The tour through the house is self-guided. You will see the living room, which has a Morris chair and a reproduction of Frost's desk. Upstairs is a small bedroom with a simple one-drawer table, its varnish faded, where the poet wrote some of his best-known poems in front of the window. Take time to look at the display cases, which contain signed first editions of Frost's books, a rare collection of his Christmas card poems and a handwritten version of ``Stopping by Woods on a Snowy Evening'' (``The woods are lovely, dark and deep/But I have promises to keep/And miles to go before I sleep/And miles to go before I sleep''). A number of rooms are closed to the public because they are occupied by a visiting poet each summer.

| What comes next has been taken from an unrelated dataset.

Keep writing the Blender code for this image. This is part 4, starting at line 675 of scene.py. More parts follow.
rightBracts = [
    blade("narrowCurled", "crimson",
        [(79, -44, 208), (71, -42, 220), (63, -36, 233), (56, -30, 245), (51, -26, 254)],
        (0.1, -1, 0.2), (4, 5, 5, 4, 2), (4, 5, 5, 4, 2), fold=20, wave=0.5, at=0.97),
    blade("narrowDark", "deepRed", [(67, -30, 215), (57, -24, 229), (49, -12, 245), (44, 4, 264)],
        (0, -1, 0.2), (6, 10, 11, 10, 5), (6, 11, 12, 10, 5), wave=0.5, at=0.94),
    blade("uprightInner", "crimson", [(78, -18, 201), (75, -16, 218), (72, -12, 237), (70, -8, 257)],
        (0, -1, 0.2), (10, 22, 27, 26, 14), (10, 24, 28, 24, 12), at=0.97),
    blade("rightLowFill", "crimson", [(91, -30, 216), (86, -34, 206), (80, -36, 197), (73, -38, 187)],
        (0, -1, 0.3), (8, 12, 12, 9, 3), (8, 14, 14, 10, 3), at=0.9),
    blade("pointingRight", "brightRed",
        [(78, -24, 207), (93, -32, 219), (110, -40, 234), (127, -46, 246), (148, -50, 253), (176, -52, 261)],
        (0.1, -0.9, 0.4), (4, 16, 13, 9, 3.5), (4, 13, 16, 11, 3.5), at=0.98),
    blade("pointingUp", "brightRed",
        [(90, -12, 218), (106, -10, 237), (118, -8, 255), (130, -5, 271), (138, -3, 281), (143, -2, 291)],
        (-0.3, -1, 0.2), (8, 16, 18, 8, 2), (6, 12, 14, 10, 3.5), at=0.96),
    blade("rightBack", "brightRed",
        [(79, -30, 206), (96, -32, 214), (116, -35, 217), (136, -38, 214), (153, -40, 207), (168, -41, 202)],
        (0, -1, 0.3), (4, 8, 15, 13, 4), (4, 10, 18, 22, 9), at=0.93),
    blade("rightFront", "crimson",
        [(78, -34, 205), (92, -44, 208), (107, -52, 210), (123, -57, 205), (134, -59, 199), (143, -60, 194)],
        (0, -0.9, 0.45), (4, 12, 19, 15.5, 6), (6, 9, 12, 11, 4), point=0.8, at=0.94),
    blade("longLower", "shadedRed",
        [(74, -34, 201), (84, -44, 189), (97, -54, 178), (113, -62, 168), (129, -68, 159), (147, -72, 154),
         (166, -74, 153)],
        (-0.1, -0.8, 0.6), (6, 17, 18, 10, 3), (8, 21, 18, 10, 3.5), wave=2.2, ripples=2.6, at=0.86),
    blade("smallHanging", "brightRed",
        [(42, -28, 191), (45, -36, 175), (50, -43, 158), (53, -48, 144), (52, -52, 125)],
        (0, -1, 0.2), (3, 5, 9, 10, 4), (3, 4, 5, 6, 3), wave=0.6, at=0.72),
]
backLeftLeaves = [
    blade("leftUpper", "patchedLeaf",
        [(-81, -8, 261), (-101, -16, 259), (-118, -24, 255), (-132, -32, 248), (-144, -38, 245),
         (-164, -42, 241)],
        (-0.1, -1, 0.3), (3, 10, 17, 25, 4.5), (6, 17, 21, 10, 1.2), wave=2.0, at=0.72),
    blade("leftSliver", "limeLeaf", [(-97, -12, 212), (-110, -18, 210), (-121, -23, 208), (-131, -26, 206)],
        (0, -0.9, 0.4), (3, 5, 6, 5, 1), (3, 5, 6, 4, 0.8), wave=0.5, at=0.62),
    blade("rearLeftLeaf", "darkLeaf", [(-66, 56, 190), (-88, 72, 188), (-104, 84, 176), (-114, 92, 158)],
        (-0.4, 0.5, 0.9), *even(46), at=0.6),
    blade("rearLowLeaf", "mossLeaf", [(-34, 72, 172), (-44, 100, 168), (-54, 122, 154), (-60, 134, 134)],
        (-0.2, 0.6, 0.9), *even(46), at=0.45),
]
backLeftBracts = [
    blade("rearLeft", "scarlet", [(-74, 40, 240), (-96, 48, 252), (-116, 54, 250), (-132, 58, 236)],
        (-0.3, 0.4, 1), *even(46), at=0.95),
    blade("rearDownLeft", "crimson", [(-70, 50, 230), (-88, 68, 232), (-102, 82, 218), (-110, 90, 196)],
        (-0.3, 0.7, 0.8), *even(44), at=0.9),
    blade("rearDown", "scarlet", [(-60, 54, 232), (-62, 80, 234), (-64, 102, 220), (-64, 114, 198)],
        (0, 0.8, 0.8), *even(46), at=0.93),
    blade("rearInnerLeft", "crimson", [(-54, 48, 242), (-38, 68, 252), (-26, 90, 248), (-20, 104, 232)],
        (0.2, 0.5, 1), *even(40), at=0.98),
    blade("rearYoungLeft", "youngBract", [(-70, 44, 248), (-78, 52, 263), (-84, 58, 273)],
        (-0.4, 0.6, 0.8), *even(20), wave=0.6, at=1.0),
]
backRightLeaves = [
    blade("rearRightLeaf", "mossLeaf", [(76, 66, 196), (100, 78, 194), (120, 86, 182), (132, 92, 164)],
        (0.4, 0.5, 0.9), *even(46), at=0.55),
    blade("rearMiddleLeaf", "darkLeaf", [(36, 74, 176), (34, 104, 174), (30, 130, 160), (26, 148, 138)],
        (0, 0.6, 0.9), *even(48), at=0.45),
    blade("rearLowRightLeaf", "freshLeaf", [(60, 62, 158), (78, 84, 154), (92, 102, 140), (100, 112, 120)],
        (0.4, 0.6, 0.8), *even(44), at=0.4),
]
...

Stop on the front porch and gaze at the view of Lafayette Mountain that Frost so loved. Then go around to the back of the house and take the self-guided poetry-nature trail. Soft pine needles crunch under your feet as you walk through the woods and stop to read Frost's poems, which are written on plaques and nailed to trees. Two poems - ``Evening in a Sugar Orchard'' and ``Good-By and Keep Cold'' - are placed at the very sites where Frost wrote them.
In 1920 Frost bought a house in South Shaftsbury, Vt., but he returned each summer to rent the old Franconia house until 1938.
Frost's images remain accessible and memorable. About 5,000 visitors make their way to the Derry farmhouse each year, while 2,000 pilgrims take the road to Franconia.